Philby could not know it, but his Soviet masters were observing him, and worried. An assessment drawn up by the KGB British section reported that Agent Stanley was ‘desperately short of cash’ and drinking heavily. Yuri Modin asked Moscow what to do, pointing out that Philby had ‘rendered us immense services [and] might need to be reactivated in the future’. The Centre ordered that Philby be given ‘a large sum of money’, and a reassurance that the Soviet Union would stand by him. The KGB was not acting out of generosity, or even loyalty, but hard-headed pragmatism: a drunken and destitute spy was a liability, who might confess, or demand to be extricated. A lump of cash would keep him stable, it was hoped, and in place. But the handover (like most of Moscow’s directives) was easier ordered than done, since Philby was still under close surveillance. Moreover, Modin was instructed not to make direct personal contact; his mission was to pay Philby, under the noses of MI5, without actually seeing him. The KGB officer had managed to spirit Burgess and Maclean out of England; but getting Philby to stay put would be rather harder.

*

On the evening of 16 June 1954, Professor Anthony Blunt, former MI5 officer, Soviet spy and distinguished art historian, prepared to give a lecture at the Courtauld Institute of Art, of which he was a director. The subject was the Arch of Gallienus, a Roman triumphal arch in danger of demolition to make way for a modern housing project. The audience was composed of eager classicists, art students and learned members of the public who had read about the lecture in The Times and wanted to support the worthy cause of protecting Rome’s classical heritage. In the front row, facing the lectern, sat a squarely-built, fair-haired young man who had signed the visitors’ book in the name Greenglass, and identified himself as Norwegian.

Blunt’s long, baggy face wore an expression of scholarly concern as he distributed photographs of the threatened arch, before launching into an attack on the ‘villainous Italian authorities’ who wanted to do away with it. At the end, everyone clapped, and none more enthusiastically than Greenglass – although he had never been to Italy, knew nothing about classical architecture and could not have cared less if every arch in Rome was bulldozed and covered over in concrete. At the end of the lecture, Professor Blunt was mobbed, as he often was, by a bevy of enthusiastic, upholstered ladies keen to talk about art, who ‘vied with one another in showing off their knowledge’. Greenglass hung back on the fringes, and then, rather abruptly, barged through the throng, elbowing one of the professor’s admirers in the ribs as he did so, and thrust a postcard of a Renaissance painting into Blunt’s hand.

‘Excuse me,’ asked the rude Norwegian. ‘Do you know where I can find this picture?’

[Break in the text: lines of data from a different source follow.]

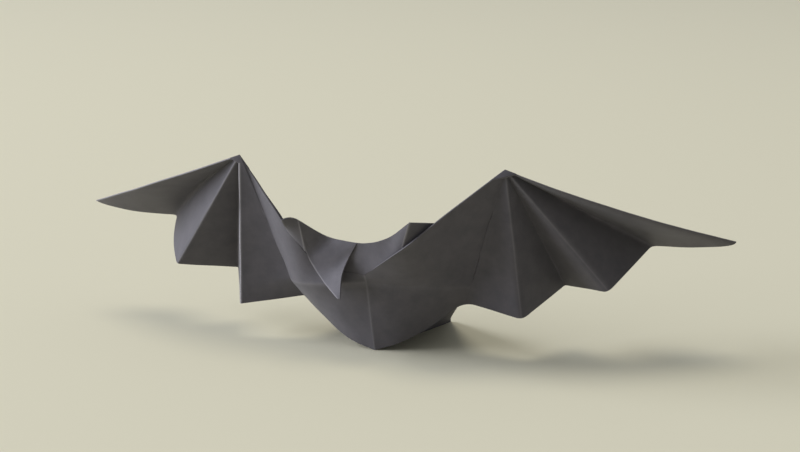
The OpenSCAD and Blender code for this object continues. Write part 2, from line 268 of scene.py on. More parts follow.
@dataclass
class Wings:
    """Both pleated wings and the front of the body, one layer from tip to tip.

    Points are given as out, back and up. Each wing has six creases, in the order of lengths: the
    leading edge, then valley, mountain, valley, mountain and valley. The last is the wing's root.
    """

    wrist: Point = (34.3, -3.7, 48.6)
    # The creases start this far from the wrist, where they come out of the knot
    knot: float = 2.0
    # Degrees by which a wing points back and down, and by which its plane leans
    sweep: float = 25.8
    droop: float = 18.5
    lean: float = 21.8
    lead_bow: float = 4.5
    # The raw edges hang this much lower on the left and this much higher on the right
    uneven: float = 0.8
    # Of each crease: its length, its degrees from the one before, how far its end lies behind the
    # wing's plane, and its share of the uneven hang
    lengths: tuple[float, ...] = (61.3, 49.0, 41.3, 41.9, 39.9, 40.4)
    turns: tuple[float, ...] = (0.0, 16.3, 14.2, 15.8, 16.6, 20.0)
    depths: tuple[float, ...] = (0.0, 10.0, -6.9, 5.4, -8.9, 0.4)
    hangs: tuple[float, ...] = (0.0, 0.0, 0.5, 1.0, 1.0, 1.0)
    # How far the raw edges of the first two panels and the first valley bend out of the straight.
    # A lower fullness moves the deepest point of the tip's belly towards the leading edge
    tip_belly: float = 1.0
    tip_fullness: dict[Side, float] = field(
        default_factory=lambda: {Side.LEFT: 0.85, Side.RIGHT: 0.5}
    )
    pleat_bulge: dict[Side, Point] = field(
        default_factory=lambda: {Side.LEFT: (1.2, 0.4, 0.0), Side.RIGHT: (0.0, -2.4, 0.0)}
    )
    valley_bow: dict[Side, Point] = field(
        default_factory=lambda: {Side.LEFT: (1.1, 0.1, 0.7), Side.RIGHT: (0.0, 0.0, 0.0)}
    )
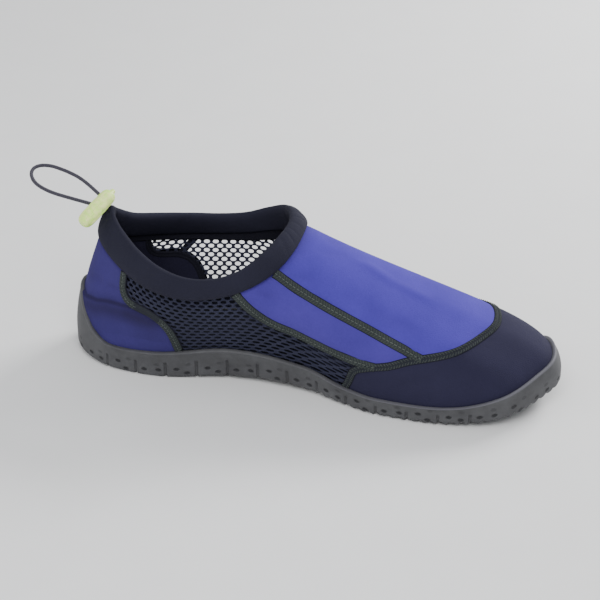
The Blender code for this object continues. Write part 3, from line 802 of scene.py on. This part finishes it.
def make_cloth():
    """Panels of the upper with their lining, closed along the edges of the mesh windows."""
    turns = np.arange(WALL_COLUMNS) * 2.0 / WALL_COLUMNS
    levels = np.concatenate([np.linspace(0.0, 1.0, WALL_LEVELS), [1.003, 1.006]])
    t, s = np.meshgrid(turns, levels)
    base, way = wall(t, s), wall_out(t, s)
    high, painted_shade = cloth_height(t, s, base)
    outer = base + way * high[..., None]
    inner = base + way * (heel_fold(base) - UPPER_WALL)[..., None]
    rows, columns = t.shape
    middle_s = np.minimum((s[:-1] + s[1:]) / 2.0, 1.0)
    panels = panel_at(t[:-1] + 1.0 / WALL_COLUMNS, middle_s)
    solid = (panels != MESH_IN) & (panels != MESH_OUT)
    half = rows * columns
    finish_of = {HEEL: 2, SIDE_IN: 1, SIDE_OUT: 1, VAMP: 0, TOE: 3}
    faces, kinds = [], []
    for i in range(rows - 1):
        for j in range(columns):
            if not solid[i, j]:
                continue
            k = (j + 1) % columns
            a, b, c, d = i * columns + j, i * columns + k, (i + 1) * columns + k, (i + 1) * columns + j
            faces += [(a, b, c, d), (half + d, half + c, half + b, half + a)]
            kinds += [finish_of[int(panels[i, j])], 5 if panels[i, j] == HEEL else 4]
            around = (
                (i > 0 and solid[i - 1, j], a, b), (solid[i, k], b, c),
                (i + 1 < rows - 1 and solid[i + 1, j], c, d), (solid[i, j - 1], d, a),
            )
            for joined, p, q in around:
                if not joined:
                    faces.append((q, p, half + p, half + q))
                    kinds.append(4)
    finishes = [BLUE, BLUE_SIDE, BLUE_HEEL, NAVY, LINING, LINING_BLUE]
    # Painted shade, kept on the outer points only.
    marks = {"painted_shade": [painted_shade, np.zeros(painted_shade.shape)]}
    return make_piece("cloth_panels", [outer, inner], faces, finishes, ["upper"], kinds, marks=marks)


# Outline of one cell of the mesh, in quarters of its pitch and of its row
CELL = (
    (-2, -2), (-1, -2), (0, -2), (1, -2), (2, -2), (2, 0), (2, 2), (1, 2), (0, 2), (-1, 2), (-2, 2), (-2, 0),
)


def make_net(name, first, last, panel):
    """Mesh quarter with real holes in staggered rows; its edges lie between the panels and their lining."""
    turns = np.linspace(first, last, NET_COLUMNS)
    runs, slants = runs_of(wall(turns, 0.75)), slant_at(turns)

    def place(u, v):
        slant = np.interp(u, runs, slants)
        share = v / slant
        return np.interp(u, runs, turns), np.where(share > 1.0, 1.0 + (share - 1.0) * slant, share)

    rim = np.array(CELL) / 4.0 * (MESH_PITCH, MESH_ROW)
    angles = np.arctan2(rim[:, 1] / MESH_ROW, rim[:, 0] / MESH_PITCH)
    square = [np.sign(f(angles)) * np.abs(f(angles)) ** MESH_HOLE_POWER for f in (np.cos, np.sin)]
    hole = np.stack(square, axis=1) * np.array(MESH_HOLE) / 2.0
    index, spots, faces = {}, [], []

    def corner(u, v):
        key = (round(u * 1e6 / 5.0), round(v * 1e6 / 5.0))
        if key not in index:
            index[key] = len(spots)
            spots.append((u, v))
        return index[key]

    for row in range(1, MESH_ROWS):
        for k in range(int(runs[-1] / MESH_PITCH)):
            centre = np.array([(k + 0.5 + 0.5 * (row % 2)) * MESH_PITCH, row * MESH_ROW])
            edge = centre + rim
            t, s = place(edge[:, 0], edge[:, 1])
            if t.min() <= first + 0.002 or t.max() >= last - 0.002 or s.max() > 1.0055 or s.min() < 0.03:
                continue
            if not (panel_at(t, np.minimum(s, 1.0)) == panel).any():
                continue
            ring_out = [corner(*p) for p in edge]
            ring_in = [corner(*p) for p in centre + hole]
            for i in range(len(CELL)):
                j = (i + 1) % len(CELL)
                faces.append((ring_out[i], ring_out[j], ring_in[j], ring_in[i]))
    t, s = place(*np.array(spots).T)
    net = make_piece(name, raised(t, s, -MESH_SINK), faces, [NET], ["upper"])
    thick = net.modifiers.new("thickness", "SOLIDIFY")
    thick.thickness = MESH_THICKNESS
    thick.offset = -1.0
    rounding = net.modifiers.new("rounding", "SUBSURF")
    rounding.levels = rounding.render_levels = 1


def strip_of(turns, shares, offset, half, profile, flip=1.0):
    """Rings of a raised strip along a line on the wall, with the line's points and ways."""
    middles = wall(turns, shares)
    normals = wall_out(turns, shares) * flip
    sides = units(np.cross(normals, np.gradient(middles, axis=0)))
    rows = [middles + sides * (across * half) + normals * (offset + high) for across, high in profile]
    return np.stack(rows), middles, normals, sides


TAPE_PROFILE = (
    (-1.0, 0.00002), (-0.92, 0.00042), (-0.7, 0.00064), (-0.42, 0.00066), (-0.12, 0.0004),
    (0.12, 0.0004), (0.42, 0.00066), (0.7, 0.00064), (0.92, 0.00042), (1.0, 0.00002),
)
# Section of a dark strip under a tape's edges: painted shadow in the gaps beside the tape.
GAP_SHADE_PROFILE = ((-1.0, -0.0002), (-0.9, 0.0001), (0.9, 0.0001), (1.0, -0.0002))
# A thread across the tape: places in half widths, heights in thread radii
CROSS_THREAD = ((-0.36, 0.3), (-0.2, 0.7), (0.0, 0.8), (0.2, 0.7), (0.36, 0.3))


def even_line(knots, far):
    """Evenly spaced turns and shares along a seam, kept over the sole's rim."""
    turns, shares = seam_line(knots, 240)
    if far is not None:
        turns, shares = np.append(turns, far[0]), np.append(shares, far[1])
    shares = np.maximum(shares, share_at(turns, sample(RIMS, turns)))
    runs = runs_of(wall(turns, shares))
    wanted = np.linspace(0.0, runs[-1], max(int(runs[-1] / (STITCH_PITCH / 2.0)), 8))
    return np.interp(wanted, runs, turns), np.interp(wanted, runs, shares), runs[-1]


def point_at(path, place):
    """Point at a place between the points of a path."""
    index = np.arange(len(path))
    return np.array([np.interp(place, index, path[:, c]) for c in range(3)])


def add_thread(spine, step, normal, points, faces, radius=THREAD):
    """Half-round thread laid along a short spine."""
    start = len(points)
    for p in spine:
        points += [p + step * radius, p + normal * radius, p - step * radius]
    for q in range(len(spine) - 1):
        a = start + 3 * q
        faces += [(a, a + 1, a + 4, a + 3), (a + 1, a + 2, a + 5, a + 4)]


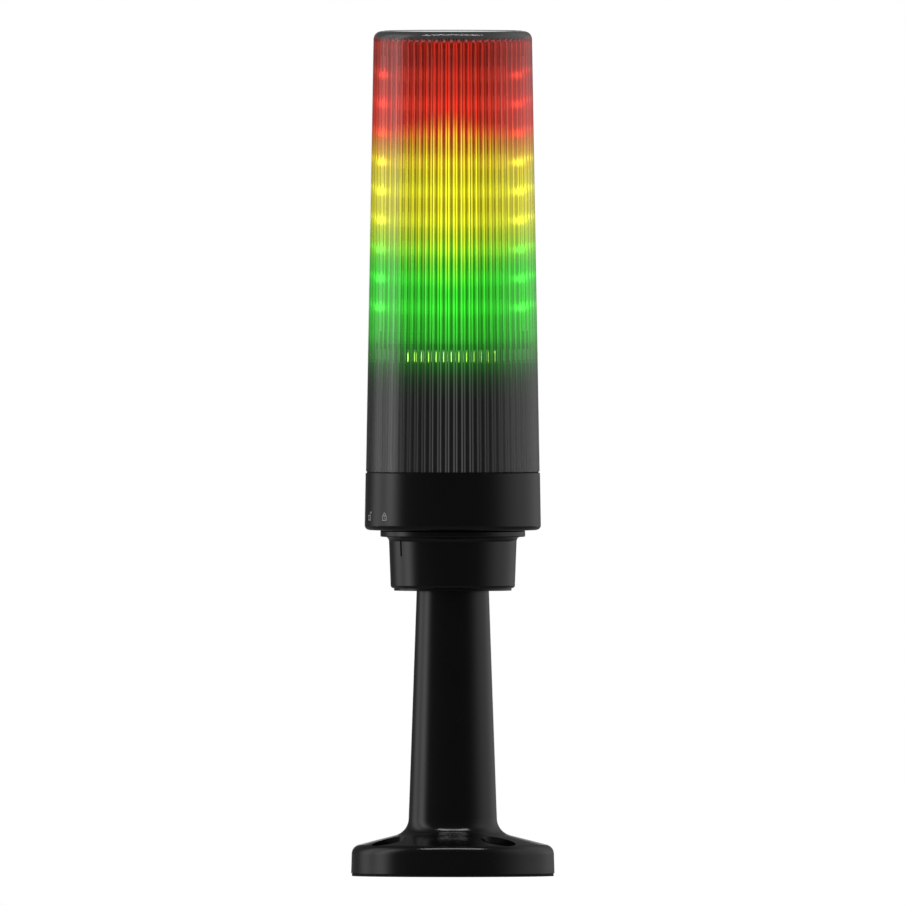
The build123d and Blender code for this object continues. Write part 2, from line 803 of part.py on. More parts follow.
# One square LED for each board and row, the rows of one colour together
led = Pos(led_h / 2, 0, 0) * Box(led_h, led_side, led_side)
led -= Pos(led_h, 0, 0) * Rot(0, 90, 0) * Cylinder(led_window_d / 2, 2 * led_window_depth)
led_face_r = led_board_apothem + board_t
for c, colour in enumerate(colours):
    number = 0
    for place in side_places:
        for row in range(rows_per_colour):
            number += 1
            z = row_first_z + row_pitch * (c * rows_per_colour + row)
            save(f"{colour}_led_{number}", place * Pos(led_face_r, 0, z) * led)
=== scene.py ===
import json
import math

import bmesh
import bpy
from mathutils import Matrix, Vector


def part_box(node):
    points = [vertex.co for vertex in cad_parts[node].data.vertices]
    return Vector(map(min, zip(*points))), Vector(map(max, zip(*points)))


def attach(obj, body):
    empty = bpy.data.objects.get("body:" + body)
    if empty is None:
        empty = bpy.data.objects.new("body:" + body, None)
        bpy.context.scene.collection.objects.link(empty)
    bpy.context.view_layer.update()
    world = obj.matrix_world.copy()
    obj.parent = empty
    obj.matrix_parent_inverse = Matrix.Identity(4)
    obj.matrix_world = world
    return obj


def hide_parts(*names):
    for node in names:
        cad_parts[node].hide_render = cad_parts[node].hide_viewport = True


# A lit three-colour stack light on its tube pedestal, in a plain white studio. Metres.
# Azimuths are in degrees from -Y, and grow towards +X.

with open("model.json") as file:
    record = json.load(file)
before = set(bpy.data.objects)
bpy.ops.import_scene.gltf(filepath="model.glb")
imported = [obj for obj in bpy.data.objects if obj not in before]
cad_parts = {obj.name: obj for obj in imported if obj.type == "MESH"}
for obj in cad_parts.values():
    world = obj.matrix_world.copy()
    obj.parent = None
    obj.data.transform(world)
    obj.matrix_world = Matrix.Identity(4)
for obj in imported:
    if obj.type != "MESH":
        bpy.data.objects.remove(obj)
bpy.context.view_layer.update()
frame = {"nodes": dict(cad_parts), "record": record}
MM = 0.001
WHITE = (1, 1, 1)

# Where the photograph shows the object, in the pixels of its 906 x 906 frame
IMAGE_SIDE_PX = 906
PX_PER_MM = 2.907
AXIS_X_PX = 452.8
GROUND_Y_PX = 876.0
CAMERA_AZIMUTH = 9.5
CAMERA_ELEVATION = 0.7
CAMERA_DISTANCE = 1.5

# Lens: a drafted cap that is smooth outside and fluted inside, as in the CAD model
LENS_WALL = 2.4 * MM
LENS_SLOPE = math.tan(math.radians(1.0))
LENS_TOP_T = 2.5 * MM
LENS_EDGE_R = 3.0 * MM
LENS_DISH = 0.15 * MM
FLUTES = 64
FLUTE_DEPTH = 1.2 * MM
GROOVE_R = 0.75 * MM
GROOVE_STEPS = 9
CREST_R = 0.2 * MM
CREST_STEPS = 4
FLANK_END = 0.9
EDGE_STEPS = 12
SHARP_DEG = 35.0
SMOKE_DENSITY = 520.0

# LED column: first row, distance between rows, and the way that one of its three sides faces
ROW_FIRST = 195.6 * MM
ROW_PITCH = 10.0 * MM
ROWS = 9
SIDES = 3
SIDE_AZIMUTH = -54.5

# Painted light of each colour in the lens, as glow on the flanks of its flutes and as haze, and the heights
# where they meet
FLANK_LIGHT = {"red": (0.80, 0.035, 0.015), "yellow": (0.92, 0.89, 0.04), "green": (0.07, 0.80, 0.055)}
HAZE_LIGHT = {"red": (0.33, 0.012, 0.004), "yellow": (0.386, 0.36, 0.001), "green": (0.009, 0.37, 0.003)}
FLANK_RED_FROM = (248 * MM, 261 * MM)
FLANK_YELLOW_FROM = (203 * MM, 224 * MM)
FLANK_ARCH = 8 * MM
HAZE_RED_FROM = (236 * MM, 258 * MM)
HAZE_YELLOW_FROM = (209 * MM, 232 * MM)
ROW_EDGE = 0.1 * MM
FADE_BELOW = (158 * MM, 196 * MM)
TOP_DIM_FROM = (262 * MM, 284 * MM)
TOP_DIM = 0.55
CEILING_FROM = (286.5 * MM, 288 * MM)
RIM_FROM = (287.5 * MM, 289 * MM)
HAZE_STRENGTH = 1.35
FLANK_STRENGTH = 0.85
GREY_GLOW = 0.068
GREY_HAZE = 0.01
RIM_GLOW = 0.045
ROW_SWELL = 0.25
ROW_SWELL_HEIGHT = 2.5 * MM

# Painted bright spots on the inner wall before the LEDs, where their light falls, and the painted haze round
# them
SPOT_STRENGTH = 2.4
SPOT_WIDTH_DEG = 7.0
SPOT_HEIGHT = 1.1 * MM
SPOT_HAZE = 0.35
SPOT_HAZE_DEG = 18.0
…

Blunt turned the postcard over, while the artistic ladies looked on frostily. On the back was written: ‘Tomorrow. 8 p.m. Angel’. The distinctive handwriting, Blunt knew at once, was that of Guy Burgess.

Blunt gave his questioner ‘a long stare’, and recognised him as Yuri Modin, the Soviet spy handler he had last seen in 1951, just before Burgess and Maclean fled. Then he looked back at the postcard and its message. ‘Yes,’ he said. ‘Yes. Yes.’

The next evening Blunt and Modin met in the Angel pub in Islington off the Caledonian Road, a nondescript drinking hole they had used for clandestine meetings in the past. They spoke first about Blunt’s situation – he had been interviewed by MI5, but did not yet seem to be a suspect – before moving on to Philby. Blunt reported that his fellow spy was in poor shape, jobless and penniless, and had already been subjected to a number of hostile interviews by MI5. Modin asked Blunt to pass on some cash to Philby. Reluctantly – for he had long ago forsaken espionage in favour of protecting Roman arches – Blunt agreed.

A few days later, Philby drove from Crowborough to Tonbridge, and bought a ticket for the first train to London. He waited until all the other passengers were aboard and the platform was deserted before boarding. At Vauxhall, he took the Underground to Tottenham Court Road, where he purchased a large coat and hat. For an hour, he wandered around, looking in shop windows to see if he was being followed, then had a drink in a bar, before buying a cinema ticket. He took a seat in the back row. Halfway through the performance, he slipped out. No one seemed to follow him. But for two more hours he walked aimlessly, then hopped on a bus, then jumped off again. By evening, he was in North London: ‘I was virtually certain I was clean.’